In 2018 and in 2019 he was the recipient of Visiting Scholar Research Fellowships and joined the Institute for Power Electronics and Electrical Drives (ISEA) at RWTH Aachen University (Germany), and the Electrochemical Power Systems Laboratory, at the University of Hawaii, (USA), respectively.

Invited Speaker - Klaus Moessner

Connecting the IoT – Is 5G just one more connectivity type or a game changer?

Friday, December 11, 2020 - 16h50 GMT


While the business logic and services are the actual core of IoT deployments, it’s the devices and gadgets that get typically the most attention. The exchange of data and control information, meaning the connectivity of the various system components is mostly assumed as present by IoT service developers. And as long as services or IoT systems were not mission critical and were mainly in domains and application scenarios where the IoT features were a ‘nice to have’ rather than absolute necessity, it was also no problem if connectivity was an afterthought.

With IoT reaching farer into healthcare, into the delivery of crucial services in cities, in the management of electricity networks, into industrial processes, or into monitoring and ensuring animal welfare (the list goes on), reliable connectivity and dependable services become also increasingly an absolute hard requirement.

This talk will look into a number of competing communication technologies that all are being used in different IoT deployments, it will discuss the pros and cons of using one such technology over the other and will discuss the particular role that 5G networks may play in accelerating the growth of IoT.

Klaus Moessner
Chemnitz University of Technology  

Klaus Moessner is Professor for Communications Engineering at the University of Technology Chemnitz (Germany), and also Professor in Cognitive Networks at the Institute for Communication Systems at the University of Surrey (UK). Klaus was involved in a large number of projects in the Cognitive Communications, Service provision and IoT areas. He was responsible for the work on cognitive decision-making mechanisms in the CR project ORACLE, led the work on radio awareness in the ICT FP7 project QoSMOS, and was leading the H2020 Speed5G project.
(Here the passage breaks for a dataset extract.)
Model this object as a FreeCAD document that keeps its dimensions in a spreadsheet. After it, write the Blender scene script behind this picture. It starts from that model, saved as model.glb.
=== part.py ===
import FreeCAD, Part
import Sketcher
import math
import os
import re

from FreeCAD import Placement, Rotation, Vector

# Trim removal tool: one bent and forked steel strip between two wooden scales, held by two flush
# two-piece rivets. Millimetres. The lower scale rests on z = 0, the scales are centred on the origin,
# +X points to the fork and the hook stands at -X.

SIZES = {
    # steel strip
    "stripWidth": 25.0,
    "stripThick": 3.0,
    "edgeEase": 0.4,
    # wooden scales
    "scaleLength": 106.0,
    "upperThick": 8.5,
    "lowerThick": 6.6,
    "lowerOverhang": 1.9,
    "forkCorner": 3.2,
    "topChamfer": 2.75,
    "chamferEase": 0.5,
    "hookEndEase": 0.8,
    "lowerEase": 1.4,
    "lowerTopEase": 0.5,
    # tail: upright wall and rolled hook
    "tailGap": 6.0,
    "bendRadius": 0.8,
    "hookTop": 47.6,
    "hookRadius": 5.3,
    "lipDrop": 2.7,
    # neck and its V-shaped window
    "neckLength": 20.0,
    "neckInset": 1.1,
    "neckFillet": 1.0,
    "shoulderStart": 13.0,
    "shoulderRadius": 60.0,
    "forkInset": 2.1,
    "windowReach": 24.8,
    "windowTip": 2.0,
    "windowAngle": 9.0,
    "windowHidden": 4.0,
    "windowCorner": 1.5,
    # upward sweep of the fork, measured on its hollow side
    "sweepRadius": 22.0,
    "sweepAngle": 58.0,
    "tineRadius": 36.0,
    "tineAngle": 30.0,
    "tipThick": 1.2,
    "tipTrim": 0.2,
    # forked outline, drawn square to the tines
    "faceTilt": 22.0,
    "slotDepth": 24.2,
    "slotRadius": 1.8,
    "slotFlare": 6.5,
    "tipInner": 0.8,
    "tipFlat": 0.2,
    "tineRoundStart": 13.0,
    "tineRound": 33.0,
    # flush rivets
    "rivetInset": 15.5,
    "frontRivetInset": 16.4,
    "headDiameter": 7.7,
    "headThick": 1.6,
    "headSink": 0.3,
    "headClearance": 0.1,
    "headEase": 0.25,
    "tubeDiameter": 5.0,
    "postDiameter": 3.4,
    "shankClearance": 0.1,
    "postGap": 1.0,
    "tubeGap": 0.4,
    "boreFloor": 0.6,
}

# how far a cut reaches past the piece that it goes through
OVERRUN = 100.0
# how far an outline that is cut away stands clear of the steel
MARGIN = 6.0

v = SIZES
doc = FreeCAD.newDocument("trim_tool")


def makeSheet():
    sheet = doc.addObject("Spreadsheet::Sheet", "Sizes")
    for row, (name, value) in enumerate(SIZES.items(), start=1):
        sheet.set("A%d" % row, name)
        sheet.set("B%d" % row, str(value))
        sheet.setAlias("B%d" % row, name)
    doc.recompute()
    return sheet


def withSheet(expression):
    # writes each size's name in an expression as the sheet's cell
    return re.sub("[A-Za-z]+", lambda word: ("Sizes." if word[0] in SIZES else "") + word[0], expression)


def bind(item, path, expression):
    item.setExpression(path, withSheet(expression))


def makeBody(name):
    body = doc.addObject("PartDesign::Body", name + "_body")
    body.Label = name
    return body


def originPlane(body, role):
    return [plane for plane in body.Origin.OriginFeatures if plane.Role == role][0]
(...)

In the past, Klaus was the founding chair of the IEEE DYSPAN Working Group (WG6) on Sensing Interfaces for future and cognitive communication systems. His research interests include cognitive networks, IoT deployments and sensor data based knowledge generation, as well as reconfiguration and resource management; he is senior member of the IEEE.

He led the EU-Taiwan project Clear5G investigating the extensions 5G systems need to serve the particular requirements of the Factories of the Future and was responsible for the Surrey Platform in the H2020 project 5GENESIS, which provides trial and experimentation facilities for 5G services and applications.